Task requirements
Give every line below again, exactly.

Modeling code records
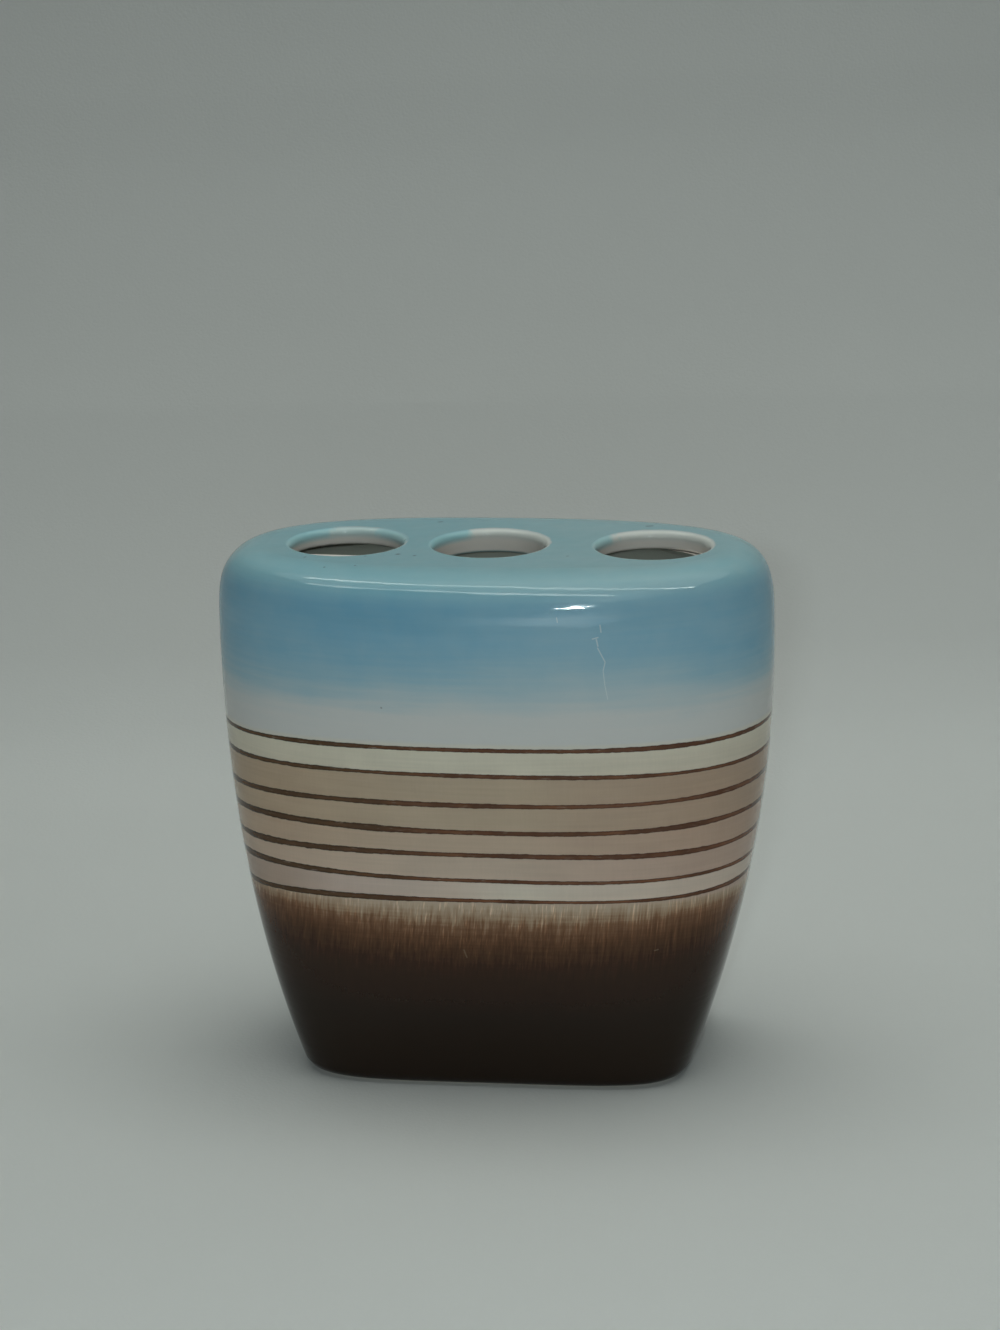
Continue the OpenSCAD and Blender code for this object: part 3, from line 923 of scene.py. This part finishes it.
def glaze(name, gloss, ripple, shine=0.5, shine_tint=(1, 1, 1)):
    """The fired glaze with all that is painted under it. Each slot has its own gloss
    (a roughness) and ripple (in millimetres), and the paint runs on across the slots'
    borders."""
    t = Tree(name)
    t.shader.inputs["Specular IOR Level"].default_value = shine
    t.shader.inputs["Specular Tint"].default_value = (*shine_tint, 1)
    place = t.place()
    x, y, z = t.split(place)
    band, stroke, depth = t.mark("band"), t.mark("stroke"), t.mark("depth")

    color = ground(t, place, x, band)
    color = brown_fade(t, place, x, z, color)
    color = painted_strokes(t, place, x, band, stroke, color)
    reaches = hole_reaches(t, x, y)
    near = t.math("MINIMUM", reaches[0], t.math("MINIMUM", reaches[1], reaches[2]))
    collar = t.times(t.step(near, 12.2, 11.5), t.step(z, 99, 99.4))
    color = t.blend(collar, color, HOLE_WALL)
    blue = t.times(blue_depth(t, place, x, z), rim_cover(t, place, x, y, z, reaches))
    # The top gets the lighter, greener filter: the glaze's greener tone and painted light from
    # above
    wall_blue, lit_top_blue = (
        t.ramp(blue, 0, 1.2, [(share, tuple(c**share for c in tone)) for share in SHARES])
        for tone in (BLUE_FILTER, LIT_TOP_FILTER)
    )
    tint = t.blend(t.step(z, 99, 104), wall_blue, lit_top_blue)
    color = t.blend(1.0, color, tint, "MULTIPLY")

    front, top = t.step(y, -5, -12), t.step(z, 104, 104.6)
    pale, dark, tawny = (0.75, 0.8, 0.8), (0.05, 0.06, 0.05), (0.2, 0.14, 0.09)
    for marks, side, up, tone in (
        (PALE_MARKS, front, z, pale), (DARK_MARKS, front, z, dark),
        (NICKS, front, z, tawny), (PITS, top, y, dark),
    ):
        marked = scratches(t, x, up, marks)
        color = t.blend(t.times(marked, side, 0.6), color, tone)

    inside = t.times(t.step(depth, 2.7, 3.3), t.add(1.0, t.times(collar, -1)))
    bare = t.step(z, 0.7, 0.2)
    grain = t.noise(place, 0.8, 4, 113)
    raw = t.blend(t.step(grain, -1, 1), CLAY_DARK, CLAY)
    color = t.blend(inside, color, t.blend(t.step(z, 4, 8), raw, INSIDE))
    color = t.blend(bare, color, raw)
    unglazed = t.math("MAXIMUM", t.times(inside, 0.35), t.times(bare, 0.6))

    uneven = t.noise(place, 0.5, 3, 127)
    roughness = t.add(gloss, t.times(uneven, gloss * 0.3), unglazed)
    peel = t.noise(place, (0.16, 0.16, 0.22), 2, 131)
    brushing = t.noise(place, (0.05, 0.05, 0.9), 2, 137)
    raised = t.times(t.step(stroke, 1.3, 0.8), 0.4)
    height = t.add(t.times(peel, 0.6), t.times(brushing, 0.25), raised)
    normal = t.bump(height, ripple)
    normal = t.bump(t.times(grain, unglazed), 0.05, normal)
    return t.finish(color, roughness, normal)


def rubber(name):
    """Soft, pale, faintly clouded rubber with moulding grain."""
    t = Tree(name)
    place = t.place()
    cloud = t.noise(place, 0.2, 3, 7)
    grain = t.noise(place, 3, 2, 19)
    color = t.blend(t.step(cloud, -1, 1), (0.62, 0.61, 0.56), (0.72, 0.71, 0.67))
    roughness = t.add(0.45, t.times(grain, 0.06))
    t.shader.inputs["Subsurface Weight"].default_value = 0.15
    t.shader.inputs["Subsurface Radius"].default_value = (0.002, 0.0018, 0.0015)
    return t.finish(color, roughness, t.bump(grain, 0.03))


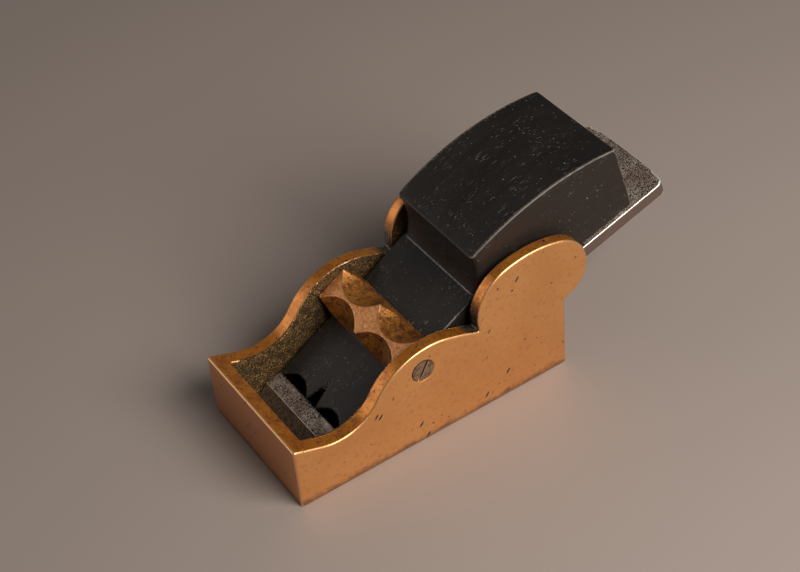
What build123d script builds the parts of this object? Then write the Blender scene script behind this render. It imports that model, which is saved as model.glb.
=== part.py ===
"""Small chariot plane: a gunmetal casting that carries a bevel-up iron under a bridge and an ebony wedge.

Millimetres. The origin is the middle of the sole, X runs from toe (-) to heel (+) and Z is up.
Profiles are drawn in the side view, where x is the distance behind the toe and y the height above the sole.
"""

from build123d import *
from math import atan2, cos, degrees, radians, tan
import os

os.makedirs("parts", exist_ok=True)

# ---- Driving dimensions ----
sole_length = 70.0
body_width = 36.0

# Casting: toe, side walls and ears
toe_height = 16.7
hollow_front = (7.35, 13.96)  # the wall's top edge falls from the toe into a hollow
hollow_low = (15.45, 14.08)
ogee_join = (21.0, 18.65)     # where the hollow turns into the crest over the bridge
crest_rear = (39.5, 25.53)
notch = (47.4, 22.6)          # where the crest meets the ear
ear_front = (48.9, 31.5)
ear_rise = (54.5, 35.9)
ear_top = (61.5, 37.1)
ear_fall = (68.5, 36.2)
ear_back = (74.6, 32.0)
ear_rear = (76.3, 26.5)
ear_under = (74.6, 21.8)
heel_height = 19.0
toe_top_round = 0.5
heel_corner_round = 1.0       # where the ear runs into the heel
edge_round = 0.4              # worn edges along the tops of the walls
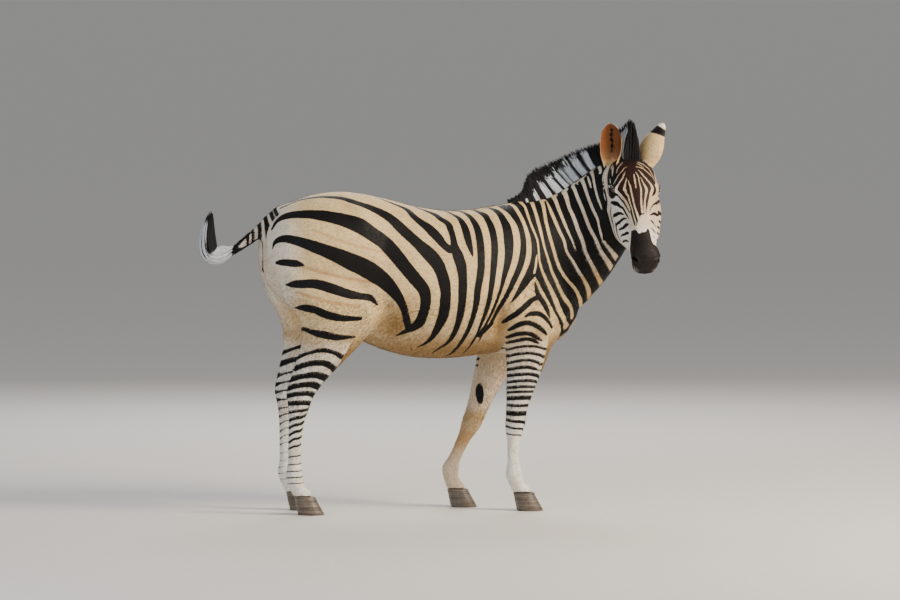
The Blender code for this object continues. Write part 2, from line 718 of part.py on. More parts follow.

Exercise answer
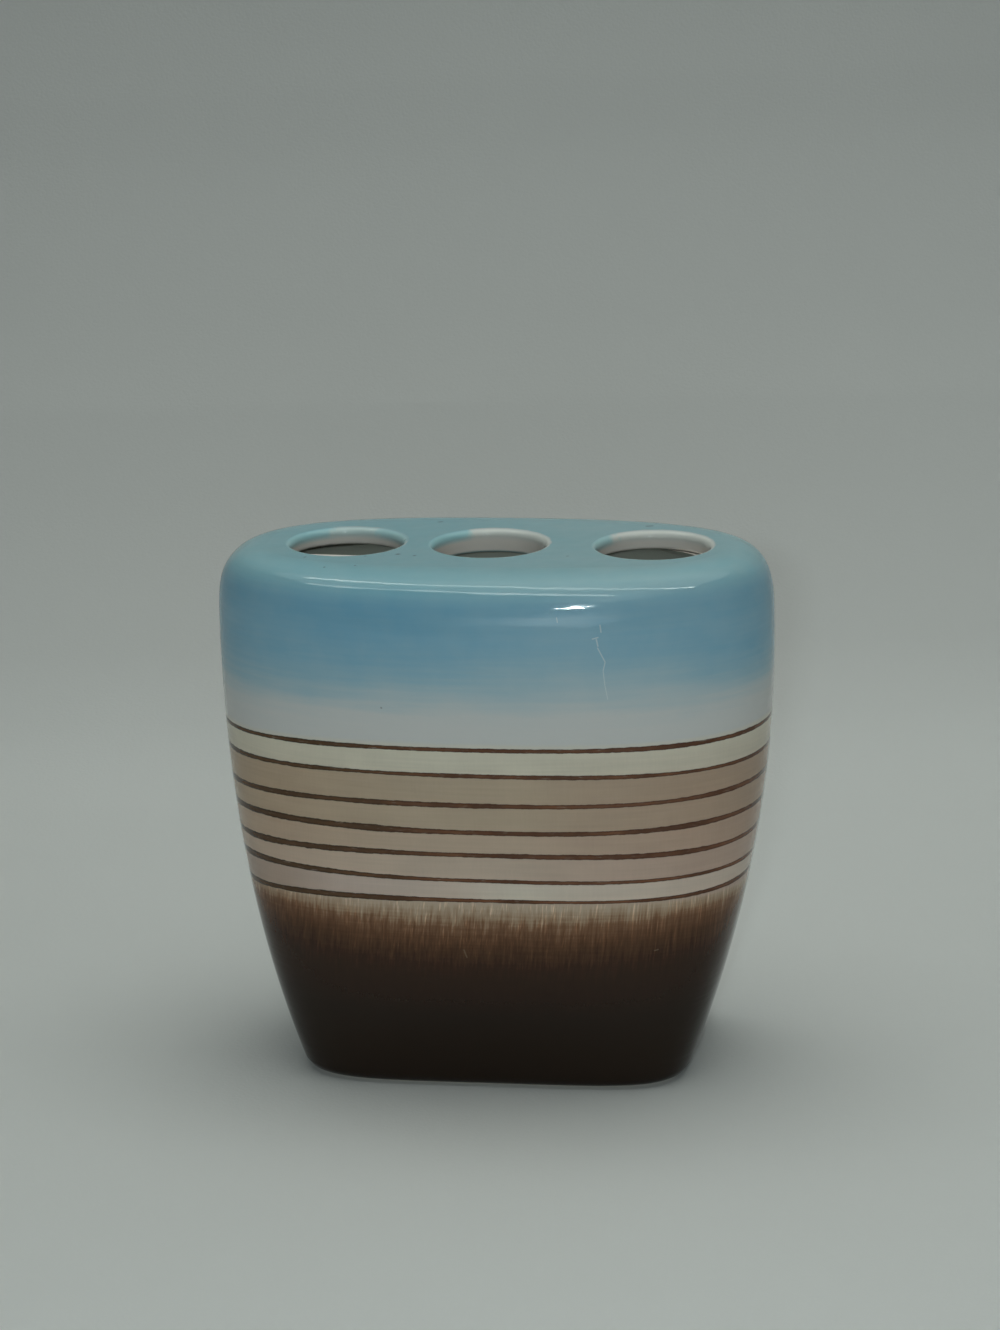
Continue the OpenSCAD and Blender code for this object: part 3, from line 923 of scene.py. This part finishes it.
def glaze(name, gloss, ripple, shine=0.5, shine_tint=(1, 1, 1)):
    """The fired glaze with all that is painted under it. Each slot has its own gloss
    (a roughness) and ripple (in millimetres), and the paint runs on across the slots'
    borders."""
    t = Tree(name)
    t.shader.inputs["Specular IOR Level"].default_value = shine
    t.shader.inputs["Specular Tint"].default_value = (*shine_tint, 1)
    place = t.place()
    x, y, z = t.split(place)
    band, stroke, depth = t.mark("band"), t.mark("stroke"), t.mark("depth")

    color = ground(t, place, x, band)
    color = brown_fade(t, place, x, z, color)
    color = painted_strokes(t, place, x, band, stroke, color)
    reaches = hole_reaches(t, x, y)
    near = t.math("MINIMUM", reaches[0], t.math("MINIMUM", reaches[1], reaches[2]))
    collar = t.times(t.step(near, 12.2, 11.5), t.step(z, 99, 99.4))
    color = t.blend(collar, color, HOLE_WALL)
    blue = t.times(blue_depth(t, place, x, z), rim_cover(t, place, x, y, z, reaches))
    # The top gets the lighter, greener filter: the glaze's greener tone and painted light from
    # above
    wall_blue, lit_top_blue = (
        t.ramp(blue, 0, 1.2, [(share, tuple(c**share for c in tone)) for share in SHARES])
        for tone in (BLUE_FILTER, LIT_TOP_FILTER)
    )
    tint = t.blend(t.step(z, 99, 104), wall_blue, lit_top_blue)
    color = t.blend(1.0, color, tint, "MULTIPLY")

    front, top = t.step(y, -5, -12), t.step(z, 104, 104.6)
    pale, dark, tawny = (0.75, 0.8, 0.8), (0.05, 0.06, 0.05), (0.2, 0.14, 0.09)
    for marks, side, up, tone in (
        (PALE_MARKS, front, z, pale), (DARK_MARKS, front, z, dark),
        (NICKS, front, z, tawny), (PITS, top, y, dark),
    ):
        marked = scratches(t, x, up, marks)
        color = t.blend(t.times(marked, side, 0.6), color, tone)

    inside = t.times(t.step(depth, 2.7, 3.3), t.add(1.0, t.times(collar, -1)))
    bare = t.step(z, 0.7, 0.2)
    grain = t.noise(place, 0.8, 4, 113)
    raw = t.blend(t.step(grain, -1, 1), CLAY_DARK, CLAY)
    color = t.blend(inside, color, t.blend(t.step(z, 4, 8), raw, INSIDE))
    color = t.blend(bare, color, raw)
    unglazed = t.math("MAXIMUM", t.times(inside, 0.35), t.times(bare, 0.6))

    uneven = t.noise(place, 0.5, 3, 127)
    roughness = t.add(gloss, t.times(uneven, gloss * 0.3), unglazed)
    peel = t.noise(place, (0.16, 0.16, 0.22), 2, 131)
    brushing = t.noise(place, (0.05, 0.05, 0.9), 2, 137)
    raised = t.times(t.step(stroke, 1.3, 0.8), 0.4)
    height = t.add(t.times(peel, 0.6), t.times(brushing, 0.25), raised)
    normal = t.bump(height, ripple)
    normal = t.bump(t.times(grain, unglazed), 0.05, normal)
    return t.finish(color, roughness, normal)


def rubber(name):
    """Soft, pale, faintly clouded rubber with moulding grain."""
    t = Tree(name)
    place = t.place()
    cloud = t.noise(place, 0.2, 3, 7)
    grain = t.noise(place, 3, 2, 19)
    color = t.blend(t.step(cloud, -1, 1), (0.62, 0.61, 0.56), (0.72, 0.71, 0.67))
    roughness = t.add(0.45, t.times(grain, 0.06))
    t.shader.inputs["Subsurface Weight"].default_value = 0.15
    t.shader.inputs["Subsurface Radius"].default_value = (0.002, 0.0018, 0.0015)
    return t.finish(color, roughness, t.bump(grain, 0.03))


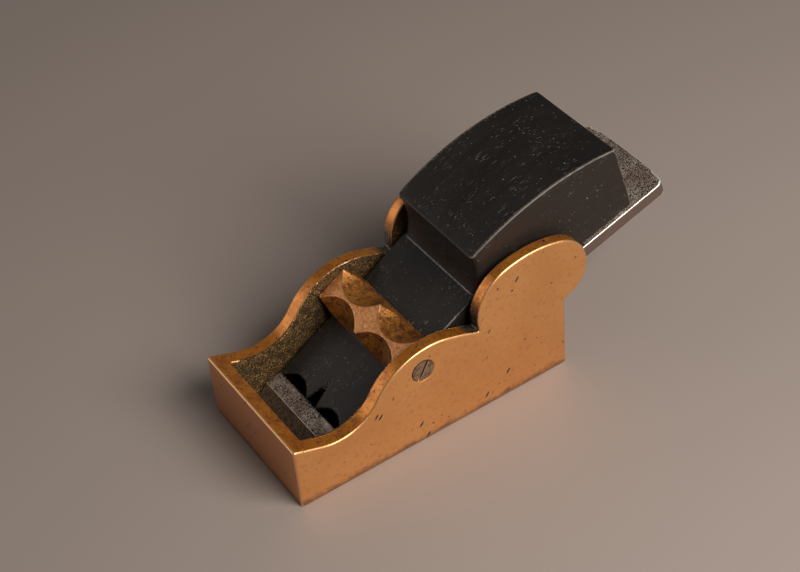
What build123d script builds the parts of this object? Then write the Blender scene script behind this render. It imports that model, which is saved as model.glb.
=== part.py ===
"""Small chariot plane: a gunmetal casting that carries a bevel-up iron under a bridge and an ebony wedge.

Millimetres. The origin is the middle of the sole, X runs from toe (-) to heel (+) and Z is up.
Profiles are drawn in the side view, where x is the distance behind the toe and y the height above the sole.
"""

from build123d import *
from math import atan2, cos, degrees, radians, tan
import os

os.makedirs("parts", exist_ok=True)

# ---- Driving dimensions ----
sole_length = 70.0
body_width = 36.0

# Casting: toe, side walls and ears
toe_height = 16.7
hollow_front = (7.35, 13.96)  # the wall's top edge falls from the toe into a hollow
hollow_low = (15.45, 14.08)
ogee_join = (21.0, 18.65)     # where the hollow turns into the crest over the bridge
crest_rear = (39.5, 25.53)
notch = (47.4, 22.6)          # where the crest meets the ear
ear_front = (48.9, 31.5)
ear_rise = (54.5, 35.9)
ear_top = (61.5, 37.1)
ear_fall = (68.5, 36.2)
ear_back = (74.6, 32.0)
ear_rear = (76.3, 26.5)
ear_under = (74.6, 21.8)
heel_height = 19.0
toe_top_round = 0.5
heel_corner_round = 1.0       # where the ear runs into the heel
edge_round = 0.4              # worn edges along the tops of the walls
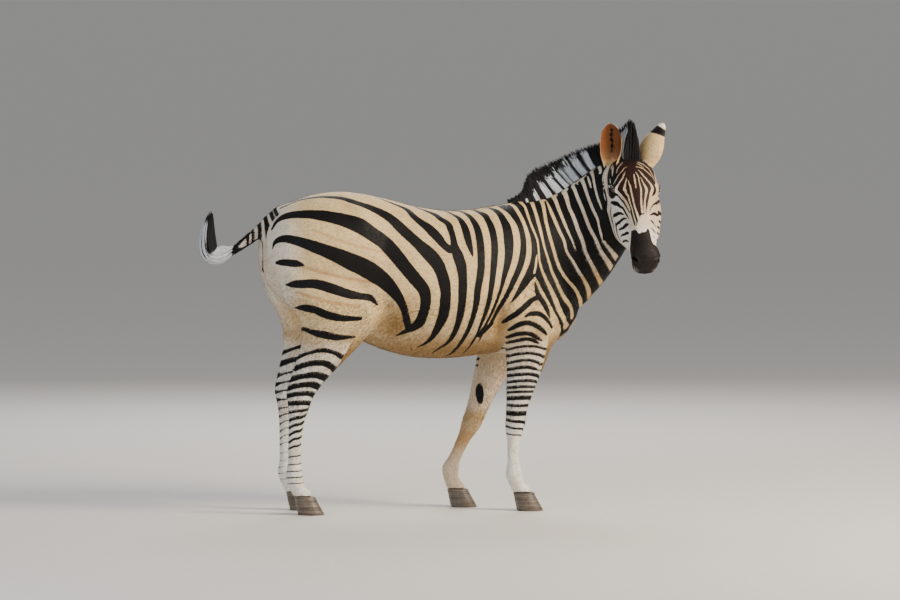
The Blender code for this object continues. Write part 2, from line 718 of part.py on. More parts follow.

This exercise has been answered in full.